Induction Year : 2006

Sport: Horse Racing

There is no way of knowing if Michael Rowland would have succeeded in his quest for the 4,000th victory of his career that day. All that is certain is his mount, the prophetically named World Trade, was leading the seventh race at Kentucky’s Turfway Park on February 4, 2004 when it fractured a leg and collapsed, throwing Rowland to the ground where he was struck by the two horses immediately behind him. Less than five days later, the 41-year-old rider, who had hoped to become just the 43rd rider nationally to accumulate 4,000 victories, instead became the 144th jockey to die of racing injuries in North America since 1940. It was a particularly sad day for horse racing fans in Cleveland where Rowland had been operating from Thistledown as his home base for most of his 24 years as a rider. He had won 29 meet titles, both all-time track records, and he twice won six races in a day, tying an Ohio thoroughbred racing record. Among his most notable victories in Cleveland were the first runnings of the $200,000 Best of Ohio Endurance Championship in 1987 and the Grade 3 Thistledown Budweiser Breeders’ Cup in 1997. A native of Saratoga Springs, NY, where he learned his trade from his father, who was a successful harness trainer.

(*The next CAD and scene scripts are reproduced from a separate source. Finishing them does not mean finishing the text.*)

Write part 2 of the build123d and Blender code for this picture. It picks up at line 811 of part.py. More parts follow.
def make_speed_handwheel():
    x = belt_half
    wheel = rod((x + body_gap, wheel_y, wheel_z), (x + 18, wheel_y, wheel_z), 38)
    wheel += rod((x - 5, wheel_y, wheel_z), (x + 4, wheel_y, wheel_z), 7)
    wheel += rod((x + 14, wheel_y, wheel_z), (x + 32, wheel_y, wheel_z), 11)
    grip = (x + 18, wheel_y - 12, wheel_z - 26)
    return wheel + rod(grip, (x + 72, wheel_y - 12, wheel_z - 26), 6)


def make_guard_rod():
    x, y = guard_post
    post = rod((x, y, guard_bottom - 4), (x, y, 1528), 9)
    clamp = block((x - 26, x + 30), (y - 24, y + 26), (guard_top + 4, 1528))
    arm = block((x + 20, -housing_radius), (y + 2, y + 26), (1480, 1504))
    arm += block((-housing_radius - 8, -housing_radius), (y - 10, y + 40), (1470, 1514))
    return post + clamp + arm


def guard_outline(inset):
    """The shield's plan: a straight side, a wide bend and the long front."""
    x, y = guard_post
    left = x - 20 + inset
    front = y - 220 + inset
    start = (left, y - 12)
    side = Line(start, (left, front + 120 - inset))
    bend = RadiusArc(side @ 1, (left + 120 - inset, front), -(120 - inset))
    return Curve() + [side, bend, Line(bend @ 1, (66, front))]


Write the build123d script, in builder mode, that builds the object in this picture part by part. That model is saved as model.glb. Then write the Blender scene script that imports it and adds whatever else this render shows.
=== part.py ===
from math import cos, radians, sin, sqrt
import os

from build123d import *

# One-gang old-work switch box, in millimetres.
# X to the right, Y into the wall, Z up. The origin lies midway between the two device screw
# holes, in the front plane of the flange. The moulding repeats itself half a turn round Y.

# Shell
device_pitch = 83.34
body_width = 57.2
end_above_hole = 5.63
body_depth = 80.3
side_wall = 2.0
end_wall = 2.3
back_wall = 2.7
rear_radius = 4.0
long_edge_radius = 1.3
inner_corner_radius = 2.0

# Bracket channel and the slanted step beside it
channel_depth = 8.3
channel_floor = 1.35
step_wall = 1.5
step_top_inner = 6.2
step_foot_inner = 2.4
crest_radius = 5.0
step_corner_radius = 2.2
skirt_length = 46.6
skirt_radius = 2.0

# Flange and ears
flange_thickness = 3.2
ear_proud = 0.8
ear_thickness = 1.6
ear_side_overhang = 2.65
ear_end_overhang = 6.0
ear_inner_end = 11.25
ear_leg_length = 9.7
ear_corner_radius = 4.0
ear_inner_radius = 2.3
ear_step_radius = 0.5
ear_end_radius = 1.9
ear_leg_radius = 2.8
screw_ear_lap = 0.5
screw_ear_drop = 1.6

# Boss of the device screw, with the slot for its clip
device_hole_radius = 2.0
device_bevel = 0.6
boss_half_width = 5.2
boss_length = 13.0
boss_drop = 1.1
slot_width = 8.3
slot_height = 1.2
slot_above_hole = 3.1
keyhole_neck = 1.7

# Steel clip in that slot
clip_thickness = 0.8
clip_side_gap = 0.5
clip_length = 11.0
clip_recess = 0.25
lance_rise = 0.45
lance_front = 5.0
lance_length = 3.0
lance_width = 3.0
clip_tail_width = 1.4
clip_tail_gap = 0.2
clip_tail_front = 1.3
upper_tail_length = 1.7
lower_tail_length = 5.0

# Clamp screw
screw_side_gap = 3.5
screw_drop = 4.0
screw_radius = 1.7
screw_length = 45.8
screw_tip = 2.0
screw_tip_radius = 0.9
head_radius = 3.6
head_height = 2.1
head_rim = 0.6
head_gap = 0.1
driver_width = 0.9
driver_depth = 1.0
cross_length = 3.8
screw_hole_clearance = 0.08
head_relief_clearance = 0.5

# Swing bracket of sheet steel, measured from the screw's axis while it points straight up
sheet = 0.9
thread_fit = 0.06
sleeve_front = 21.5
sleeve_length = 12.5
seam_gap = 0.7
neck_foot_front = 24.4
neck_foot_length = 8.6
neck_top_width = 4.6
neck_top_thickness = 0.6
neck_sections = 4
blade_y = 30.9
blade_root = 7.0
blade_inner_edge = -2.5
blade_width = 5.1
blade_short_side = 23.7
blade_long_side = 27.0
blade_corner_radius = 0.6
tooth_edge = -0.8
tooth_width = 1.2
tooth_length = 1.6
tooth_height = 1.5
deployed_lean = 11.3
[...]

He was also married to a trainer, Tammy, whom he met at Keeneland Rack Track and who was working at Turfway Park at the time of his fatal accident.

Deceased 2004

Danny Weiler

Induction Year : 1996

Sport: Horse Racing

Danny Weiler won his 3,000th career victory at the age of 46 in 1983, enroute to becoming one of just 36 riders in thoroughbred racing history to have ridden over 3,500 winners. A large percentage of those victories came at Cleveland’s Thistledown Race Track where he won over a dozen Thistledown meet titles, beginning in 1960. He got a strong leg up on those many triumphs on August 12, 1961 by winning six races in one day, a feat accomplished just nine times in the track’s long history. He was also a four-time winner of Thistledown’s long-prestigious darling Nellie Gray Handicap.